世界の金融市場で今、何が起きているのか?2025年7月9日、水曜日の朝を迎えました。週明けからリスクオフムードが強まった昨日のマーケットの動向を振り返るとともに、本日以降の投資戦略の鍵となる重要ニュースをプロの視点で徹底解説します。
マーケット概況(2025年7月8日):株安・円安の同時進行、市場は複雑な展開に
昨日7月8日火曜日の米国市場は、中国がクアッド参加国への対抗措置を示唆したことを受け、地政学リスクへの警戒から主要株価指数は軒並み下落しました。ダウ平均株価は前日比150ドル安と続落し、ハイテク銘柄の多いナスダック総合指数も大きく値を下げました。一方で為替市場では、リスクオフムードにもかかわらず、日米の金融政策の方向性の違いが強く意識され、円売り・ドル買いが優勢となりました。ドル円は一時1ドル=147円台前半まで円安が進行。米国の根強いインフレ懸念から長期金利が高止まりしたことが、ドル買いを後押ししました。地政学リスクによる「株安」と、日米金利差を背景とした「円安」が同時に発生する複雑な展開となり、投資家はポートフォリオの再構築を迫られています。
中国、レアアース輸出管理強化を示唆 – クアッドへの明確な対抗措置
クアッド外相会合の共同声明に強く反発した中国政府は8日、国営メディアを通じて、ハイテク産業の「ビタミン」とも呼ばれるレアアース(希土類)の輸出管理をさらに厳格化する方針を示唆しました。名指しこそ避けたものの、クアッド参加国を牽制する狙いは明らかであり、米中対立は新たなフェーズに入ったとの見方が広がっています。これは半導体やEV(電気自動車)、防衛産業など、世界の先端技術サプライチェーンの根幹を揺るがす可能性があり、関連企業の株価に激しい売りが出ています。地政学リスクが、具体的な経済的報復措置へと発展したことで、市場の不透明感は極度に高まっています。
大手半導体メーカー、台湾依存リスクの見直しを公式に言及
地政学リスクの高まりを受け、米国の複数の大手半導体メーカーが8日に開催された投資家向け説明会で、台湾有事の可能性を念頭に、生産拠点の多様化を加速させる方針を公式に表明しました。これまでは水面下で進められていたサプライチェーンの再編計画が公になった形です。この動きは、短期的には設備投資の増加や生産コストの上昇に繋がり、半導体業界全体の収益性を圧迫するとの懸念を生んでいます。企業の防衛策が、かえって市場の不安を煽るという皮肉な結果となりました。

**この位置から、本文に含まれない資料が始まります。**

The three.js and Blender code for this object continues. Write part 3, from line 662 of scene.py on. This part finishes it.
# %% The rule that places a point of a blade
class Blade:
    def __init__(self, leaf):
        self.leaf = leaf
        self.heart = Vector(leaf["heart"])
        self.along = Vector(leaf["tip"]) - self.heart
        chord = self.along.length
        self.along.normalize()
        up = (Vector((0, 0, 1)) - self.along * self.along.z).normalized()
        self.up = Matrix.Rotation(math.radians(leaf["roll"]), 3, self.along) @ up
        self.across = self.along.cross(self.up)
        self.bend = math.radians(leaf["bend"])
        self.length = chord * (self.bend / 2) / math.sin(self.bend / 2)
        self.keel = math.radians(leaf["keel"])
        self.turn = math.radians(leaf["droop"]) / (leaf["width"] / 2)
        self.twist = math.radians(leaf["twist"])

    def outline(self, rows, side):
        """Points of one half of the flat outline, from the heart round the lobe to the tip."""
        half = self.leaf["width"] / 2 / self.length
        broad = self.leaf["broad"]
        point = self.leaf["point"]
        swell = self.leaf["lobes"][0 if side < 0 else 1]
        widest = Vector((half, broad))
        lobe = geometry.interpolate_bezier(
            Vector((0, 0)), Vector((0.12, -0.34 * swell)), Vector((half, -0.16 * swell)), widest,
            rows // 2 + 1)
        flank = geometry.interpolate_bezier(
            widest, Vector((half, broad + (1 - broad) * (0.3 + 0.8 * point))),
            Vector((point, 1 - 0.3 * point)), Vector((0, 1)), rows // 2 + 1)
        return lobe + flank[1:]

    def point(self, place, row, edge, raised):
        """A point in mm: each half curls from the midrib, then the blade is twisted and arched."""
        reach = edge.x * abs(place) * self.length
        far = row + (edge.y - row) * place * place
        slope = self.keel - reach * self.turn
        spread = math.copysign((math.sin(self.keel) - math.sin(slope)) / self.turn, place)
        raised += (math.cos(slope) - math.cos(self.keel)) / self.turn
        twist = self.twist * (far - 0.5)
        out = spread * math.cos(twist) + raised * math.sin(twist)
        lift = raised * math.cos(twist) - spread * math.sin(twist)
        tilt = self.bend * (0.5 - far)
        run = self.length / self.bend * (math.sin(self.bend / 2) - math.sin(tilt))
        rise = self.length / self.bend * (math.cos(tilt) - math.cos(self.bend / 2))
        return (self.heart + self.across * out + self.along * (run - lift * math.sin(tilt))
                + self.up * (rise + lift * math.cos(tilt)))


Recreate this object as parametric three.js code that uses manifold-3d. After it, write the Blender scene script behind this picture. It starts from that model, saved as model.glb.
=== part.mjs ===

ISM非製造業景況指数が予想外の悪化 – 関税懸念がサービス業にも波及
昨日発表された米サプライマネジメント協会(ISM)の非製造業景況指数が市場予想を大幅に下回り、景気減速懸念が再燃しました。内訳を見ると、特に新規受注や雇用の項目が悪化しており、企業の景況感が急速に冷え込んでいることが示唆されています。調査対象企業からは、米国の追加関税や世界的な貿易摩擦がもたらす輸入物価の上昇を懸念する声が多く聞かれました。これまで米国経済を牽引してきたサービス消費の勢いが明確に鈍化するとの見方が広がり、景気後退シナリオの現実味が増しています。
ECB高官、世界経済の分断に警鐘 – 欧州独自の経済安保戦略を模索
欧州中央銀行(ECB)の複数の高官から、米中対立の激化がもたらす世界経済の分断(フラグメンテーション)に対する強い懸念が相次いで表明されました。特に、米国と中国の対立の狭間で、欧州経済が最も大きな打撃を受ける可能性があると警告しています。これを受け、欧州連合(EU)内では、米国主導の対中包囲網とは一定の距離を置き、欧州独自の経済安全保障戦略を早急に確立すべきとの議論が本格化しています。世界の貿易体制が米・中・欧の3ブロックに分断されるとのシナリオが現実味を帯びており、グローバルに事業展開する日本企業にとっても、事業戦略の大きな見直しを迫られる事態となりそうです。
原油価格は乱高下、景気後退懸念と地政学リスクの綱引き続く
8日の原油市場は、非常に不安定な展開となりました。世界的な景気後退懸念の高まりが原油需要の減少観測に繋がり価格を押し下げる一方、中国によるレアアース輸出管理の強化といった地政学リスクの高まりが供給不安を煽り、価格を押し上げる要因となりました。この二つの要因が綱引き状態となり、WTI原油先物価格は一時的に急騰した後、急落するなど方向感の定まらない動きを見せました。エネルギー価格の不安定な動きは、各国のインフレ見通しを複雑にし、中央銀行による金融政策の舵取りを一層困難なものにしています。